Source data:
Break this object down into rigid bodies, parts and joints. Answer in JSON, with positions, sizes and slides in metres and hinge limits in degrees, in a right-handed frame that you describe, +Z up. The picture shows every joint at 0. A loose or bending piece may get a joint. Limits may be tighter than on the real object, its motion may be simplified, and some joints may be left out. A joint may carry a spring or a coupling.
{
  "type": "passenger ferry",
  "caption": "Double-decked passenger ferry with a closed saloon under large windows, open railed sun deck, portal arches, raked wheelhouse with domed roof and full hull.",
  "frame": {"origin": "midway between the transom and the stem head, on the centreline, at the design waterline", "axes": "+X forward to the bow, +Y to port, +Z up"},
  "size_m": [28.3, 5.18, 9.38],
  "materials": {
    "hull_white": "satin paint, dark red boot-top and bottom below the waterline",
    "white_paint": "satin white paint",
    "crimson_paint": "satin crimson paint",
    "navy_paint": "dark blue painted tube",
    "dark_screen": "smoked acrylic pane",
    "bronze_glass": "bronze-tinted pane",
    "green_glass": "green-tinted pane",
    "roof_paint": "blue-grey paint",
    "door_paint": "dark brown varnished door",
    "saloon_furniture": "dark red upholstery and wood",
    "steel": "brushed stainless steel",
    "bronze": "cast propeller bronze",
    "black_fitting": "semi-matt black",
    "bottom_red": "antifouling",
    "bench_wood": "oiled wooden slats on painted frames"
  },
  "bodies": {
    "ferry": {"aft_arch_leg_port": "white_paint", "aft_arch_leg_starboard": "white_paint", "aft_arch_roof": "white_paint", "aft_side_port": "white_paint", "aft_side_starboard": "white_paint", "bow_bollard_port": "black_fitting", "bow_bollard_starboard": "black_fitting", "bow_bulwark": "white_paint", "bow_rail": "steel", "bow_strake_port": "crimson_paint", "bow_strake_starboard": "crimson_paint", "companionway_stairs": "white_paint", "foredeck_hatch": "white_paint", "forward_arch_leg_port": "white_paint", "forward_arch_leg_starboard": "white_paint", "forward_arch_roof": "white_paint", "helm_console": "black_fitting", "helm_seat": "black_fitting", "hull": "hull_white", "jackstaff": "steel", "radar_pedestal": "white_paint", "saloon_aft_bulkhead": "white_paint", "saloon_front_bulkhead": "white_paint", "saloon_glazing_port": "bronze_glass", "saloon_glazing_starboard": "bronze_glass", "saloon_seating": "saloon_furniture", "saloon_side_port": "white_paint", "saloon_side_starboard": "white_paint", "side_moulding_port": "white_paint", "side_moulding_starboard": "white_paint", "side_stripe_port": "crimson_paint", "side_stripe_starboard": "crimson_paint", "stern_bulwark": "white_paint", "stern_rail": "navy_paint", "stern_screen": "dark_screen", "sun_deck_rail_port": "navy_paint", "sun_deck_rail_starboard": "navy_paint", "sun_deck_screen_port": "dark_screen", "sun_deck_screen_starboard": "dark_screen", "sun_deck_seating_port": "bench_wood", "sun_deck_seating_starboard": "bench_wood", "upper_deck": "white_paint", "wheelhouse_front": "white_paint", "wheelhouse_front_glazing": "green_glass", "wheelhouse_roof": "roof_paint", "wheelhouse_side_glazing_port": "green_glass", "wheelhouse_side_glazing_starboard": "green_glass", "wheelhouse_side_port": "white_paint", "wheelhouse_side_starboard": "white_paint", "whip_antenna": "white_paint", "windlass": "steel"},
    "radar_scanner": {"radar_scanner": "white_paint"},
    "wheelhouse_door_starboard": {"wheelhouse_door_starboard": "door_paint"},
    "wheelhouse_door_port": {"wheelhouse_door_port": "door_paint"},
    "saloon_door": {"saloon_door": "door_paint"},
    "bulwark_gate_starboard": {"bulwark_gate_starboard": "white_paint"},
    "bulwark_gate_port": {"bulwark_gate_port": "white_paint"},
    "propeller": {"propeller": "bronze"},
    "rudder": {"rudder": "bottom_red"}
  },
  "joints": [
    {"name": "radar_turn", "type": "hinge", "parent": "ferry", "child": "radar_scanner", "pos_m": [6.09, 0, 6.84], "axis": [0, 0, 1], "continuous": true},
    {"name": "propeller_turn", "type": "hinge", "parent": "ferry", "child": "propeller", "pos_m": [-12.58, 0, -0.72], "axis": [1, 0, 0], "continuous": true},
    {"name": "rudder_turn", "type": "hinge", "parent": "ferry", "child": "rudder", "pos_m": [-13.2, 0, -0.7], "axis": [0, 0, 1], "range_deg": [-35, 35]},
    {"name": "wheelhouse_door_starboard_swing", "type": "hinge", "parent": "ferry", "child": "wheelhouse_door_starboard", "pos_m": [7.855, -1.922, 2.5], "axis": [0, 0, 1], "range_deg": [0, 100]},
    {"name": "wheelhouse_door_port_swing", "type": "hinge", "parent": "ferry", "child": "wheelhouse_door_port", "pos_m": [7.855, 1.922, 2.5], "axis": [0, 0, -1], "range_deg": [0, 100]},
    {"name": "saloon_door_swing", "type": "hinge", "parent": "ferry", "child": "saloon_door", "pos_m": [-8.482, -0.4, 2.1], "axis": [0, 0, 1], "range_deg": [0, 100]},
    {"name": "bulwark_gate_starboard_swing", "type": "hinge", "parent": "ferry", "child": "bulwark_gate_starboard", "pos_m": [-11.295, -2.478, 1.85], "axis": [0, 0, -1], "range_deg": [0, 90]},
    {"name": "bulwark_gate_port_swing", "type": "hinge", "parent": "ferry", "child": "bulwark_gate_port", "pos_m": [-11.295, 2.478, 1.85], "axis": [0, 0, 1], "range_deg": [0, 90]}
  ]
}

Request:
Output all of the data above without any alteration.

The output:
Break this object down into rigid bodies, parts and joints. Answer in JSON, with positions, sizes and slides in metres and hinge limits in degrees, in a right-handed frame that you describe, +Z up. The picture shows every joint at 0. A loose or bending piece may get a joint. Limits may be tighter than on the real object, its motion may be simplified, and some joints may be left out. A joint may carry a spring or a coupling.
{
  "type": "passenger ferry",
  "caption": "Double-decked passenger ferry with a closed saloon under large windows, open railed sun deck, portal arches, raked wheelhouse with domed roof and full hull.",
  "frame": {"origin": "midway between the transom and the stem head, on the centreline, at the design waterline", "axes": "+X forward to the bow, +Y to port, +Z up"},
  "size_m": [28.3, 5.18, 9.38],
  "materials": {
    "hull_white": "satin paint, dark red boot-top and bottom below the waterline",
    "white_paint": "satin white paint",
    "crimson_paint": "satin crimson paint",
    "navy_paint": "dark blue painted tube",
    "dark_screen": "smoked acrylic pane",
    "bronze_glass": "bronze-tinted pane",
    "green_glass": "green-tinted pane",
    "roof_paint": "blue-grey paint",
    "door_paint": "dark brown varnished door",
    "saloon_furniture": "dark red upholstery and wood",
    "steel": "brushed stainless steel",
    "bronze": "cast propeller bronze",
    "black_fitting": "semi-matt black",
    "bottom_red": "antifouling",
    "bench_wood": "oiled wooden slats on painted frames"
  },
  "bodies": {
    "ferry": {"aft_arch_leg_port": "white_paint", "aft_arch_leg_starboard": "white_paint", "aft_arch_roof": "white_paint", "aft_side_port": "white_paint", "aft_side_starboard": "white_paint", "bow_bollard_port": "black_fitting", "bow_bollard_starboard": "black_fitting", "bow_bulwark": "white_paint", "bow_rail": "steel", "bow_strake_port": "crimson_paint", "bow_strake_starboard": "crimson_paint", "companionway_stairs": "white_paint", "foredeck_hatch": "white_paint", "forward_arch_leg_port": "white_paint", "forward_arch_leg_starboard": "white_paint", "forward_arch_roof": "white_paint", "helm_console": "black_fitting", "helm_seat": "black_fitting", "hull": "hull_white", "jackstaff": "steel", "radar_pedestal": "white_paint", "saloon_aft_bulkhead": "white_paint", "saloon_front_bulkhead": "white_paint", "saloon_glazing_port": "bronze_glass", "saloon_glazing_starboard": "bronze_glass", "saloon_seating": "saloon_furniture", "saloon_side_port": "white_paint", "saloon_side_starboard": "white_paint", "side_moulding_port": "white_paint", "side_moulding_starboard": "white_paint", "side_stripe_port": "crimson_paint", "side_stripe_starboard": "crimson_paint", "stern_bulwark": "white_paint", "stern_rail": "navy_paint", "stern_screen": "dark_screen", "sun_deck_rail_port": "navy_paint", "sun_deck_rail_starboard": "navy_paint", "sun_deck_screen_port": "dark_screen", "sun_deck_screen_starboard": "dark_screen", "sun_deck_seating_port": "bench_wood", "sun_deck_seating_starboard": "bench_wood", "upper_deck": "white_paint", "wheelhouse_front": "white_paint", "wheelhouse_front_glazing": "green_glass", "wheelhouse_roof": "roof_paint", "wheelhouse_side_glazing_port": "green_glass", "wheelhouse_side_glazing_starboard": "green_glass", "wheelhouse_side_port": "white_paint", "wheelhouse_side_starboard": "white_paint", "whip_antenna": "white_paint", "windlass": "steel"},
    "radar_scanner": {"radar_scanner": "white_paint"},
    "wheelhouse_door_starboard": {"wheelhouse_door_starboard": "door_paint"},
    "wheelhouse_door_port": {"wheelhouse_door_port": "door_paint"},
    "saloon_door": {"saloon_door": "door_paint"},
    "bulwark_gate_starboard": {"bulwark_gate_starboard": "white_paint"},
    "bulwark_gate_port": {"bulwark_gate_port": "white_paint"},
    "propeller": {"propeller": "bronze"},
    "rudder": {"rudder": "bottom_red"}
  },
  "joints": [
    {"name": "radar_turn", "type": "hinge", "parent": "ferry", "child": "radar_scanner", "pos_m": [6.09, 0, 6.84], "axis": [0, 0, 1], "continuous": true},
    {"name": "propeller_turn", "type": "hinge", "parent": "ferry", "child": "propeller", "pos_m": [-12.58, 0, -0.72], "axis": [1, 0, 0], "continuous": true},
    {"name": "rudder_turn", "type": "hinge", "parent": "ferry", "child": "rudder", "pos_m": [-13.2, 0, -0.7], "axis": [0, 0, 1], "range_deg": [-35, 35]},
    {"name": "wheelhouse_door_starboard_swing", "type": "hinge", "parent": "ferry", "child": "wheelhouse_door_starboard", "pos_m": [7.855, -1.922, 2.5], "axis": [0, 0, 1], "range_deg": [0, 100]},
    {"name": "wheelhouse_door_port_swing", "type": "hinge", "parent": "ferry", "child": "wheelhouse_door_port", "pos_m": [7.855, 1.922, 2.5], "axis": [0, 0, -1], "range_deg": [0, 100]},
    {"name": "saloon_door_swing", "type": "hinge", "parent": "ferry", "child": "saloon_door", "pos_m": [-8.482, -0.4, 2.1], "axis": [0, 0, 1], "range_deg": [0, 100]},
    {"name": "bulwark_gate_starboard_swing", "type": "hinge", "parent": "ferry", "child": "bulwark_gate_starboard", "pos_m": [-11.295, -2.478, 1.85], "axis": [0, 0, -1], "range_deg": [0, 90]},
    {"name": "bulwark_gate_port_swing", "type": "hinge", "parent": "ferry", "child": "bulwark_gate_port", "pos_m": [-11.295, 2.478, 1.85], "axis": [0, 0, 1], "range_deg": [0, 90]}
  ]
}